For generations, Black Americans in the South were told their story began in chains. That they came from somewhere else, with no memory, no land, and no name of their own. But the ground tells a different story. The soil we till, the rivers that shaped our nations, the red clay beneath our feet — all testify that we have always been here. Our roots are not foreign. They are foundational. Rediscovering this truth is not about pride — it's about reawakening memory.
As Louis Agassiz writes in Geological Sketches:
"Such, then, was the earliest American land, a long, narrow island, almost continental in its proportions... We may still walk along its ridge and know that we tread upon the ancient granite that first divided the waters into a northern and southern ocean... This is no romance, but the bald, simple truth." (Agassiz, p. 26)
And as New Light From the Great Pyramid proclaims:
"First-born among the continents... Hers was the first dry land lifted out of the waters... America already stretched in an unbroken line of land from Nova Scotia to the far West... That ancient America... was inhabited by the grand race of men whose deathless traces have been left upon the surface of the globe and among the stars of the sky." (Parsons, p. xi-xii)

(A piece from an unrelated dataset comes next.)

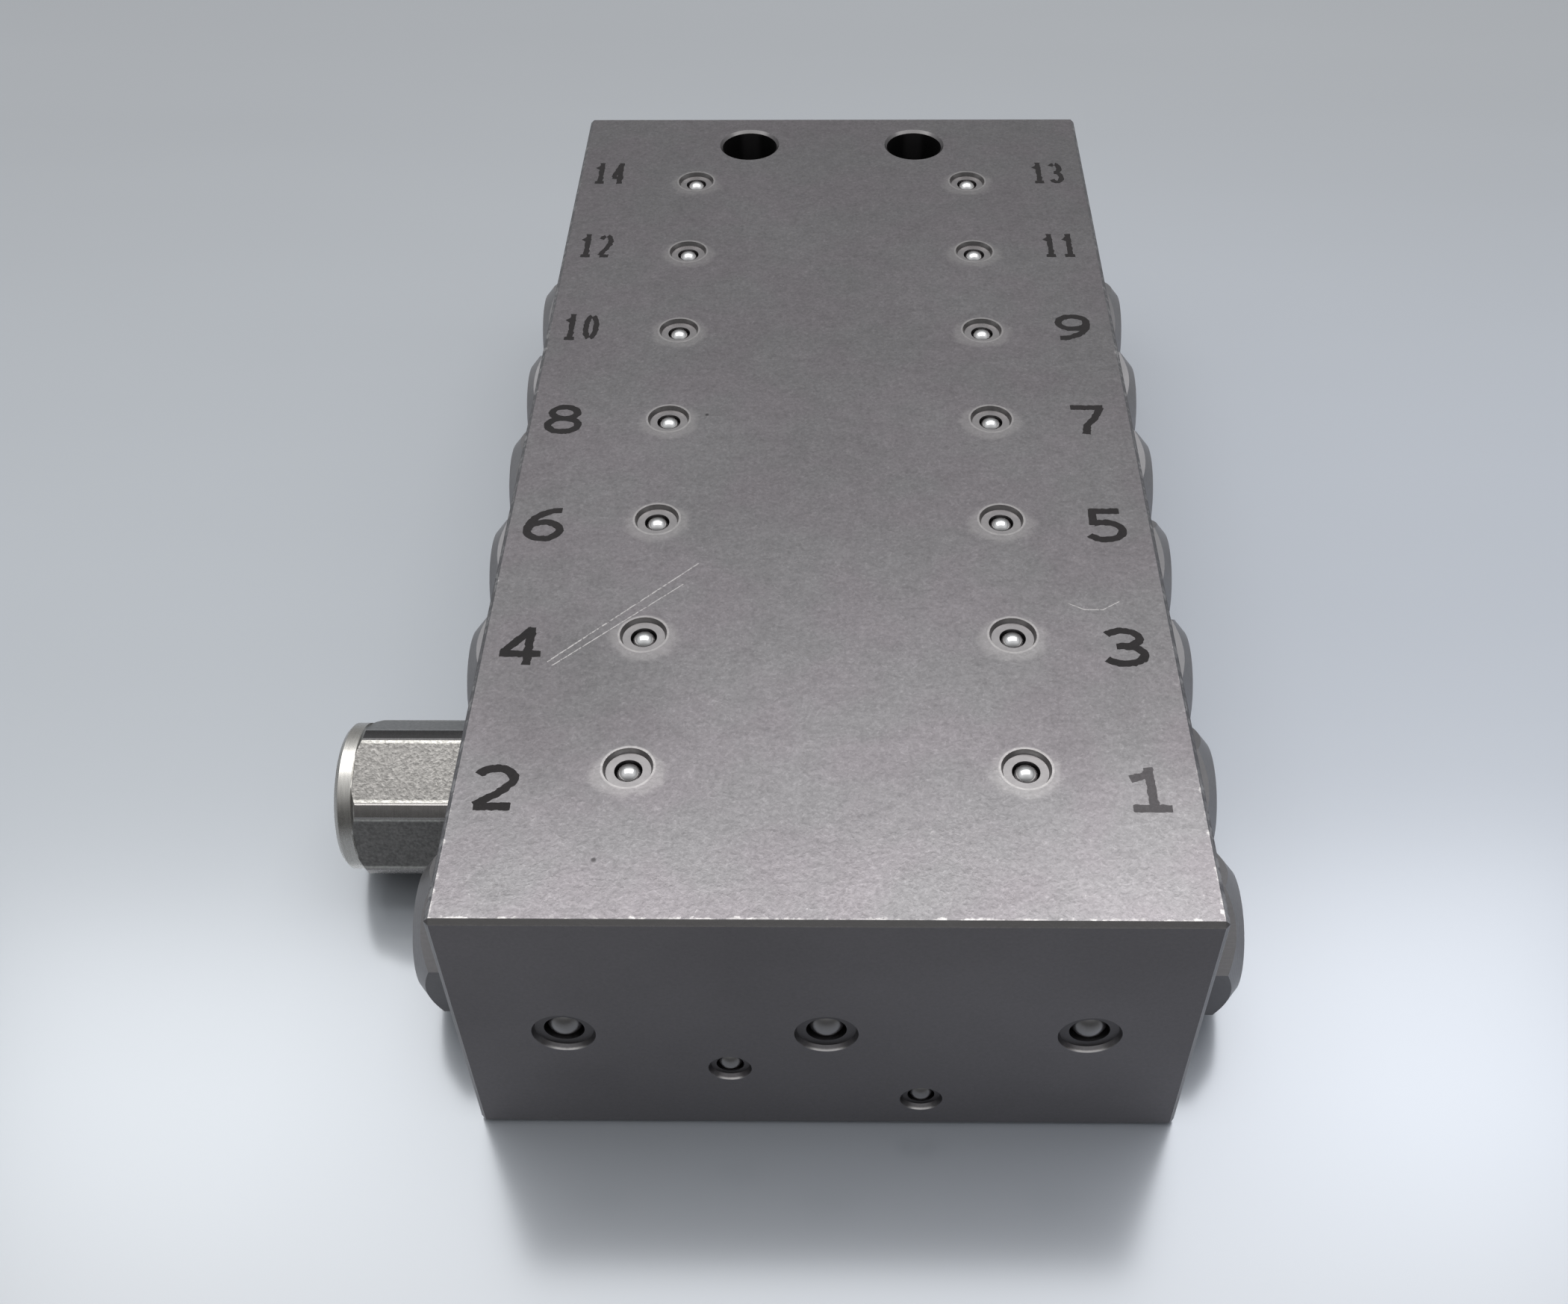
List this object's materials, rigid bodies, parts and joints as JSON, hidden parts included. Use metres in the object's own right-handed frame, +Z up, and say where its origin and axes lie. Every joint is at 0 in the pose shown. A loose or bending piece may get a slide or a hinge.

"The Southeastern soil; rich and red, is no accident of erosion. It was laid down like a sacred cloth upon the oldest foundation of the continent. In this sense, North America is not separate from North Africa; it reflects its geological origin." - pg. 2
This is the deeper root of American history. The Southeast is not a story of slavery alone, but of sacred soil and sovereign civilizations.